# How do you keep buds bright green after harvest?



## Milovan (Oct 6, 2013)

Some of my harvested buds turn from bright green to brown so is this caused 
from not hanging drying branches in total darkness to dry out some?
Why do buds turn brown and how do you keep your buds bright green after harvest?
Anyone? Thanks for your help in advance.


----------



## Dibbsey (Oct 6, 2013)

keep bud on the stem and dry as natural as you can ina dark place. I dry in a ventilated area for a week with the bud still on the stem. no heating no cooling nothing to try n speed it up. patience is key. even after the week it wont be fully dried you will have to cure it after. Also depending on the strain you have and whether you flushed before harvesting can effect the colour.


----------



## Milovan (Oct 6, 2013)

Dibbsey said:


> Also depending on the strain you have and whether you flushed before harvesting can effect the colour.
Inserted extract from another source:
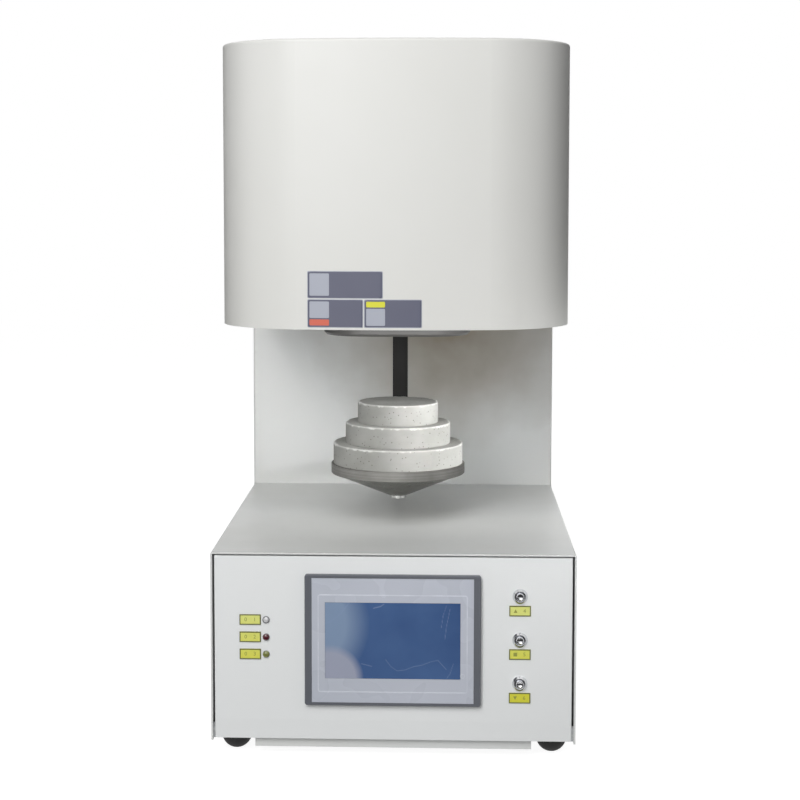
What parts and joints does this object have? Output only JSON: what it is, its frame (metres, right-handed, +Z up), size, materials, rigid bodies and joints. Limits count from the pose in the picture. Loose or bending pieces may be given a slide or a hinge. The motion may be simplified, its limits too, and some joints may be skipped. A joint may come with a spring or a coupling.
{
  "type": "dental sintering furnace",
  "caption": "Bench furnace for dental ceramics: a wide base with controls, a rear column, an overhanging round-cornered head, and a lift that raises a stepped fibre plug into the head's throat.",
  "frame": {"origin": "on the bench under the middle of the furnace: the centre of the bounding box's lower face", "axes": "+Z up, +Y from the control panel to the rear, +X to the right as seen from the front"},
  "size_m": [0.4264, 0.621, 0.832],
  "materials": {
    "head_paint": "satin",
    "case_paint": "satin",
    "panel_paint": "satin",
    "inner_steel": "satin",
    "dark_paint": "satin",
    "black_paint": "matte",
    "screw_steel": "satin",
    "black_rubber": "matte",
    "bezel_plastic": "satin",
    "display_face": "satin",
    "display_glass": "gloss",
    "black_plastic": "satin",
    "chrome": "polished",
    "clear_lens": "gloss",
    "red_lens": "gloss",
    "amber_lens": "gloss",
    "label_yellow": "satin",
    "fibre_board": "matte",
    "plate_steel": "satin",
    "cone_steel": "polished",
    "machined_aluminium": "satin",
    "ground_steel": "polished",
    "bronze": "satin",
    "core_steel": "matte",
    "board_green": "satin",
    "element_ceramic": "satin",
    "sheath_ceramic": "satin"
  },
  "bodies": {
    "furnace": {"base_floor": "inner_steel", "floor_rim": "inner_steel", "bottom_pan": "case_paint", "base_cover": "case_paint", "front_panel": "panel_paint", "rubber_feet": "black_rubber", "case_screws": "screw_steel", "touch_panel_bezel": "bezel_plastic", "touch_panel_face": "display_face", "touch_panel_screen": "display_glass", "touch_panel_case": "black_plastic", "lamp_holders": "chrome", "clear_lamp_lens": "clear_lens", "red_lamp_lens": "red_lens", "amber_lamp_lens": "amber_lens", "label_plates": "label_yellow", "button_housings": "chrome", "transformer": "core_steel", "power_controller": "machined_aluminium", "control_board": "board_green", "column_front": "case_paint", "column_cover": "case_paint", "rear_panel": "case_paint", "uprights": "inner_steel", "mains_inlet": "black_plastic", "rocker_housing": "black_plastic", "fan_frame": "black_plastic", "fan_guard": "chrome", "bearing_beams": "machined_aluminium", "guide_rods": "ground_steel", "lift_motor": "dark_paint", "head_cover": "head_paint", "head_floor": "inner_steel", "head_beams": "inner_steel", "throat_flange": "dark_paint", "furnace_can": "inner_steel", "insulation_ring": "fibre_board", "insulation_wall": "fibre_board", "insulation_roof": "fibre_board", "heating_elements": "element_ceramic", "element_clamps": "machined_aluminium", "thermocouple": "sheath_ceramic"},
    "lift": {"carriage": "machined_aluminium", "linear_bearings": "ground_steel", "lead_nut": "bronze", "lift_arm": "machined_aluminium", "slot_shutter": "black_paint", "tray_bolt": "ground_steel", "tray_cone": "cone_steel", "tray_plate": "plate_steel", "plug_lower": "fibre_board", "plug_middle": "fibre_board", "plug_upper": "fibre_board"},
    "screw": {"lead_screw": "ground_steel", "screw_coupling": "machined_aluminium"},
    "raise_button": {"raise_button": "chrome"},
    "stop_button": {"stop_button": "chrome"},
    "lower_button": {"lower_button": "chrome"},
    "power_rocker": {"power_rocker": "black_plastic"},
    "fan_rotor": {"fan_rotor": "black_plastic"}
  },
  "joints": [
    {"name": "lift_slide", "type": "slide", "parent": "furnace", "child": "lift", "axis": [0, 0, 1], "range_m": [0, 0.1675]},
    {"name": "screw_turn", "type": "hinge", "parent": "furnace", "child": "screw", "pos_m": [-0.003, 0.225, 0.3], "axis": [0, 0, 1], "range_deg": [-6040, 0]},
    {"name": "raise_button_press", "type": "slide", "parent": "furnace", "child": "raise_button", "axis": [0, 1, 0], "range_m": [0, 0.002], "stiffness_N_per_m": 400},
    {"name": "stop_button_press", "type": "slide", "parent": "furnace", "child": "stop_button", "axis": [0, 1, 0], "range_m": [0, 0.002], "stiffness_N_per_m": 400},
    {"name": "lower_button_press", "type": "slide", "parent": "furnace", "child": "lower_button", "axis": [0, 1, 0], "range_m": [0, 0.002], "stiffness_N_per_m": 400},
    {"name": "power_rocker_tilt", "type": "hinge", "parent": "furnace", "child": "power_rocker", "pos_m": [0.12, 0.2995, 0.138], "axis": [1, 0, 0], "range_deg": [-20, 0]},
    {"name": "fan_spin", "type": "hinge", "parent": "furnace", "child": "fan_rotor", "pos_m": [-0.11, 0.29, 0.13], "axis": [0, 1, 0], "continuous": true}
  ],
  "couplings": [
    {"joint": "screw_turn", "follows": "lift_slide", "rad_per_m": -628.32}
  ]
}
The strains I'm working with are Blue Dreams and GSC's.
I grew out the BD's before and after the initial hang dry
the light green buds turned a light brown color. I practice all the things you 
mentioned except for keeping them in the dark during the hang dry.
The smell and potency were out of this world though but I did
not care for the brown color to the buds. I wonder if flushing and hang drying
in a dark place would help keep the buds green?


----------



## racerboy71 (Oct 6, 2013)

Milovan said:


> The strains I'm working with are Blue Dreams and GSC's.
> I grew out the BD's before and after the initial hang dry
> the light green buds turned a light brown color. I practice all the things you
> mentioned except for keeping them in the dark during the hang dry.
> ...


 How on earth would flushing effect the color of the dried buds??


----------



## nova1992 (Oct 6, 2013)

actually im curious to this as well!!
off to www.google.com to help me solve my problem!!


----------



## NightOwlBono (Oct 6, 2013)

Whenever I think of brown weed I think of those farmers in Mexico that pile it up in a field to sun dry...not ideal...
I'm not saying you did this.

but what was your humidity when you hung them?and how much airflow did you have in the room? 
Also why do you choose not to hang them in darkness?


----------



## chocobear (Oct 6, 2013)

Dibbsey said:


> keep bud on the stem and dry as natural as you can ina dark place. I dry in a ventilated area for a week with the bud still on the stem. no heating no cooling nothing to try n speed it up. patience is key. even after the week it wont be fully dried you will have to cure it after. Also depending on the strain you have and whether you flushed before harvesting can effect the colour.





racerboy71 said:


> How on earth would flushing effect the color of the dried buds??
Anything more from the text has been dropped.